Temporal Graph Unified Format
TGUF is a binary, flatbuffer-style on-disk format for temporal graph streams, designed for high-performance TGL workloads.
It enables zero-copy tensor access via memory mapping, allowing graph data to be loaded directly into frameworks like PyTorch without serialization overhead. The format is optimized for sequential edge streams, making it well-suited for online temporal learning pipelines.
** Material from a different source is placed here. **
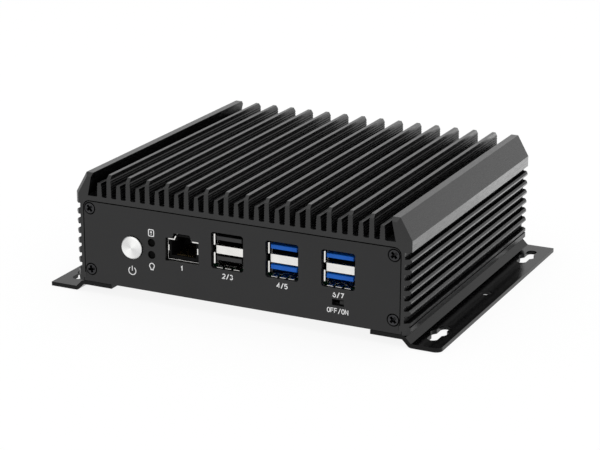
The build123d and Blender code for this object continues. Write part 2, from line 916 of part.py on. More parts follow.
# Power inlet on the back: a plastic body with a round socket and a centre pin
inlet_face = facing(inlet_x, 1).offset(inlet_proud)
with BuildPart() as power_inlet:
    with BuildSketch(inlet_face):
        with Locations((0, board_z + inlet_height / 2)):
            Rectangle(inlet_width, inlet_height)
    extrude(amount=-inlet_depth)
    with BuildSketch(inlet_face):
        with Locations((0, inlet_z)):
            Circle(inlet_bore_radius)
    extrude(amount=-inlet_bore_depth, mode=Mode.SUBTRACT)

with BuildPart() as power_inlet_pin:
    with BuildSketch(inlet_face.offset(-inlet_pin_recess)):
        with Locations((0, inlet_z)):
            Circle(inlet_pin_radius)
    extrude(amount=-(inlet_bore_depth - inlet_pin_recess))


def video_outline(grow):
    """Outline of a video port: a rectangle whose lower corners are cut off."""
    half = video_width / 2 + grow
    low = video_z - video_height / 2 - grow
    high = video_z + video_height / 2 + grow
    Polygon(
        [
            (-half, high),
            (half, high),
            (half, low + video_slope),
            (half - video_slope, low),
            (-half + video_slope, low),
            (-half, low + video_slope),
        ]
    )


def video_port(x):
    """Shell and insert of one video port on the back."""
    room = shell_sheet + insert_fit
    with BuildPart() as shell:
        with BuildSketch(facing(x, 1).offset(-video_recess)):
            video_outline(0)
        extrude(amount=-video_depth)
        with BuildSketch(facing(x, 1).offset(-video_recess)):
            video_outline(-shell_sheet)
        extrude(amount=-(video_depth - shell_sheet), mode=Mode.SUBTRACT)
        with BuildSketch(Plane.XY.offset(board_z)):
            skirt_start = back_y - board_front_d
            skirt_end = back_y - video_recess - video_depth
            for turn in (-1, 1):
                with Locations(
                    (x + turn * (video_width / 2 - shell_sheet / 2), (skirt_start + skirt_end) / 2)
                ):
                    Rectangle(shell_sheet, skirt_start - skirt_end)
        extrude(amount=video_foot + video_height / 2)
    with BuildPart() as insert:
        with BuildSketch(facing(x, 1).offset(-video_recess - video_mouth_depth)):
            video_outline(-room)
        extrude(amount=-(video_depth - video_mouth_depth - room))
        with BuildSketch(facing(x, 1).offset(-video_recess - video_tongue_recess)):
            with Locations((0, video_z)):
                Rectangle(video_tongue_width, video_tongue_thickness)
        extrude(amount=-(video_depth - video_tongue_recess - room))
    return shell.part, insert.part


left_video_shell, left_video_insert = video_port(video_x[0])
right_video_shell, right_video_insert = video_port(video_x[1])
first_network_shell, first_network_insert, first_network_contacts = modular_jack(rear_jack_x[0], 1)
second_network_shell, second_network_insert, second_network_contacts = modular_jack(
    rear_jack_x[1], 1
)

# Processor, thermal pad and the block that carries its heat up into the deck
lid_z = board_z + chip_base_thickness
pad_z = lid_z + chip_lid_thickness
block_z = pad_z + pad_thickness
with BuildPart() as processor:
    with BuildSketch(Plane.XY.offset(board_z)):
        with Locations((chip_x, chip_y)):
            Rectangle(chip_base, chip_base)
    extrude(amount=chip_base_thickness)
    with BuildSketch(Plane.XY.offset(lid_z)):
        with Locations((chip_x, chip_y)):
            Rectangle(chip_lid, chip_lid)
    extrude(amount=chip_lid_thickness)

with BuildPart() as thermal_pad:
    with BuildSketch(Plane.XY.offset(pad_z)):
        with Locations((chip_x, chip_y)):
            Rectangle(chip_lid, chip_lid)
    extrude(amount=pad_thickness)

with BuildPart() as heat_block:
    with BuildSketch(Plane.XY.offset(block_z)):
        with Locations((chip_x, chip_y)):
            Rectangle(block_width, block_depth)
    extrude(amount=ceiling_z - block_z)

# Memory module in its socket
card_z = board_z + card_lift
memory_socket_x = memory_x + memory_card_depth / 2
with BuildPart() as memory_socket:
    with BuildSketch(Plane.XY.offset(board_z)):
        with Locations((memory_socket_x, memory_y)):
            Rectangle(card_socket_depth, memory_card_width + 2 * card_arm_width)
        for turn in (-1, 1):
            with Locations(
                (
                    memory_socket_x - card_arm_length / 2,
                    memory_y + turn * (memory_card_width + card_arm_width + card_gap) / 2,
                )
            ):
                Rectangle(card_arm_length, card_arm_width - card_gap)
    extrude(amount=card_socket_height)
    with BuildSketch(Plane.XY.offset(card_z - seat_gap)):
        with Locations((memory_socket_x - card_socket_depth / 2, memory_y)):
            Rectangle(card_socket_depth, memory_card_width + card_gap)
    extrude(amount=memory_card_thickness + 2 * seat_gap, mode=Mode.SUBTRACT)

with BuildPart() as memory_module:
    with BuildSketch(Plane.XY.offset(card_z)):
        with Locations((memory_x - seat_gap, memory_y)):
            Rectangle(memory_card_depth, memory_card_width)
    extrude(amount=memory_card_thickness)
    with BuildSketch(Plane.XY.offset(card_z + memory_card_thickness)):
        with Locations((memory_x - chip_row_offset, memory_y)):
            with GridLocations(0, memory_chip_pitch, 1, memory_chip_count):
                Rectangle(memory_chip_width, memory_chip_length)
    extrude(amount=memory_chip_height)

# Storage card in its socket, its far end on a rest
drive_socket_y = drive_y - drive_length / 2
rest_y = drive_y + drive_length / 2
with BuildPart() as drive_socket:
    with BuildSketch(Plane.XY.offset(board_z)):
        with Locations((drive_x, drive_socket_y)):
            Rectangle(drive_width + card_arm_width, card_socket_depth)
    extrude(amount=card_socket_height)
    with BuildSketch(Plane.XY.offset(card_z - seat_gap)):
        with Locations((drive_x, drive_socket_y + card_socket_depth / 2)):
            Rectangle(drive_width + card_gap, card_socket_depth)
    extrude(amount=drive_thickness + 2 * seat_gap, mode=Mode.SUBTRACT)

with BuildPart() as drive_module:
    with BuildSketch(Plane.XY.offset(card_z)):
        with Locations((drive_x, drive_y + seat_gap)):
            Rectangle(drive_width, drive_length)
    extrude(amount=drive_thickness)
    with BuildSketch(Plane.XY.offset(card_z + drive_thickness)):
        with Locations((drive_x, drive_y)):
            with GridLocations(0, drive_chip_pitch, 1, drive_chip_count):
                Rectangle(drive_chip_width, drive_chip_length)
    extrude(amount=memory_chip_height)

with BuildPart() as drive_rest:
    with BuildSketch(Plane.XY.offset(board_z)):
        with Locations((drive_x, rest_y)):
            Rectangle(drive_width / 2, card_arm_width)
    extrude(amount=card_z - board_z)

os.makedirs("parts", exist_ok=True)
save(heatsink_case.part, "heatsink_case")
save(front_panel.part, "front_panel")
save(front_panel_screws, "front_panel_screws")
save(back_panel.part, "back_panel")
save(back_panel_screws, "back_panel_screws")
save(bottom_cover.part, "bottom_cover")
save(left_bracket, "left_bracket")
save(right_bracket, "right_bracket")
save(bracket_screws, "bracket_screws")
save(mainboard.part, "mainboard")
save(power_button.part, "power_button")
save(power_button_switch.part, "power_button_switch")
save(light_holder.part, "light_holder")
save(drive_light, "drive_light")
save(power_light, "power_light")
save(slide_switch_body.part, "slide_switch_body")
save(slide_switch_knob.part, "slide_switch_knob")
save(com_jack_shell, "com_jack_shell")
save(com_jack_insert, "com_jack_insert")
save(com_jack_contacts, "com_jack_contacts")
save(left_stack_shell, "left_stack_shell")
save(left_stack_insert, "left_stack_insert")
save(left_stack_contacts, "left_stack_contacts")
save(middle_stack_shell, "middle_stack_shell")
save(middle_stack_insert, "middle_stack_insert")
save(middle_stack_contacts, "middle_stack_contacts")
save(right_stack_shell, "right_stack_shell")
save(right_stack_insert, "right_stack_insert")
save(right_stack_contacts, "right_stack_contacts")
save(power_inlet.part, "power_inlet")
save(power_inlet_pin.part, "power_inlet_pin")
save(left_video_shell, "left_video_shell")
save(left_video_insert, "left_video_insert")
save(right_video_shell, "right_video_shell")
save(right_video_insert, "right_video_insert")
save(first_network_shell, "first_network_shell")
save(first_network_insert, "first_network_insert")
save(first_network_contacts, "first_network_contacts")
save(second_network_shell, "second_network_shell")
save(second_network_insert, "second_network_insert")
save(second_network_contacts, "second_network_contacts")
save(processor.part, "processor")
save(thermal_pad.part, "thermal_pad")
save(heat_block.part, "heat_block")
save(memory_socket.part, "memory_socket")
save(memory_module.part, "memory_module")
save(drive_socket.part, "drive_socket")
save(drive_module.part, "drive_module")
save(drive_rest.part, "drive_rest")
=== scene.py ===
import bpy
import json
import math
import bmesh
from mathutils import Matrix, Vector
from mathutils.geometry import tessellate_polygon


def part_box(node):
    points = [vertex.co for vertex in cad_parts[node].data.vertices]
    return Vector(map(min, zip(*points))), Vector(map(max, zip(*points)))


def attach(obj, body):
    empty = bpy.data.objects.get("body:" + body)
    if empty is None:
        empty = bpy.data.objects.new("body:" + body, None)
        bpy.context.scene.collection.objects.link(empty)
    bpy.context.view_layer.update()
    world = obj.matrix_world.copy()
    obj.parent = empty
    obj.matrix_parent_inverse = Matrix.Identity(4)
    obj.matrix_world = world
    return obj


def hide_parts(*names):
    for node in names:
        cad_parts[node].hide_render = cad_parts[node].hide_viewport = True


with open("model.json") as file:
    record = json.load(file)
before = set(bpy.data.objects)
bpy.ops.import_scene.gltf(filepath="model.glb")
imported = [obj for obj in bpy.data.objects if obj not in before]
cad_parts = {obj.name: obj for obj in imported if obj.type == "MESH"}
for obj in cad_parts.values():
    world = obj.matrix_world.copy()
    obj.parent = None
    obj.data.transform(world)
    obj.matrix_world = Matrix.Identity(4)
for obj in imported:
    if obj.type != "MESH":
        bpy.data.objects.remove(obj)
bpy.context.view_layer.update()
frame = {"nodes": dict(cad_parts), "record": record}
nodes = frame["nodes"]

# Shapes are drawn in millimetres in the part's own frame, and become metres in new_mesh.
# Materials, camera and lamps are in metres throughout.
MM = 0.001
X_AXIS, Y_AXIS, Z_AXIS = 0, 1, 2
FRONT_Y = -70.5
BUTTON = (-50.0, 23.75)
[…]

Note: The binary layout is evolving and may not yet guarentee stability across versions.
Key Features
- Memory-mappable: zero-copy reads into tensors
- Compact contiguous disk-layout: cache- and IO-efficient for sequential access patterns
- Append-friendly: efficient ingestion of temporal events
- Static Node Feature support: stored with direct indexing for random access
- Pre-computed Negative Edges support: negative destinations for link prediction
- Dynamic Node Label Event support: for node classification or regression
- Pre-computed Data Split support: time boundaries encoded in the file header
TGUF Layout Overview
TGUF single contiguous memory-mapped binary with a fixed header and offset-based sections
| Section | Field | Description | Required | Bytes |
|---|---|---|---|---|
Header |
magic |
Format identification | Yes (auto-generated) | sizeof(std::uint64_t) |
Header |
version |
Format versioning | Yes (auto-generated) | sizeof(std::uint64_t) |
Header |
edge_capacity |
Max number of edges | Yes | sizeof(std::uint64_t) |
Header |
label_capacity |
Max number of label events | No | sizeof(std::uint64_t) |
Header |
node_capacity |
Max number of nodes with static features | No | sizeof(std::uint64_t) |
Header |
msg_dim |
Fixed edge feature dimension | Yes | sizeof(std::uint64_t) |
Header |
label_dim |
Fixed label target dimension | No | sizeof(std::uint64_t) |
Header |
node_feat_dim |
Fixed static node feature dimension | No | sizeof(std::uint64_t) |
Header |
negatives_start_e_id |
For link prediction, e_id where pre-computed negative begin | No | sizeof(std::uint64_t) |
Header |
negatives_per_edge |
Fixed number of negative links per edge | No | sizeof(std::uint64_t) |
Header |
val_start |
Global edge index offset where validation split begins | No | sizeof(std::uint64_t) |
Header |
test_start |
Global edge index offset where test split begins | No | sizeof(std::uint64_t) |
Data |
src |
Source node IDs | Yes | sizeof(std::uint64_t) * |edge_capacity| |
Data |
dst |
Destination node IDs | Yes | sizeof(std::uint64_t) * |edge_capacity| |
Data |
time |
Edge Timestamps | Yes | sizeof(std::uint64_t) * |edge_capacity| |
Data |
msg |
Edge Features | Yes | sizeof(std::float32) * |edge_capacity| * |msg_dim| |
Data |
neg_dst |
Negative destinations | No | sizeof(std::uint64_t) * |edge_capacity| * |negatives_per_edge| |
Data |
node_feat |
Static Node Features | No | sizeof(std::float32) * |node_capacity| * |node_feat_dim| |
Data |
label_n_id |
Node IDs for label events | No | sizeof(std::uint64_t) * |label_capacity| |
Data |
label_time |
Timestamps for label events | No | sizeof(std::uint64_t) * |label_capacity| |
Data |
label_target |
Label event targets | No | sizeof(std::float32) * |label_capacityy| * |label_dim| |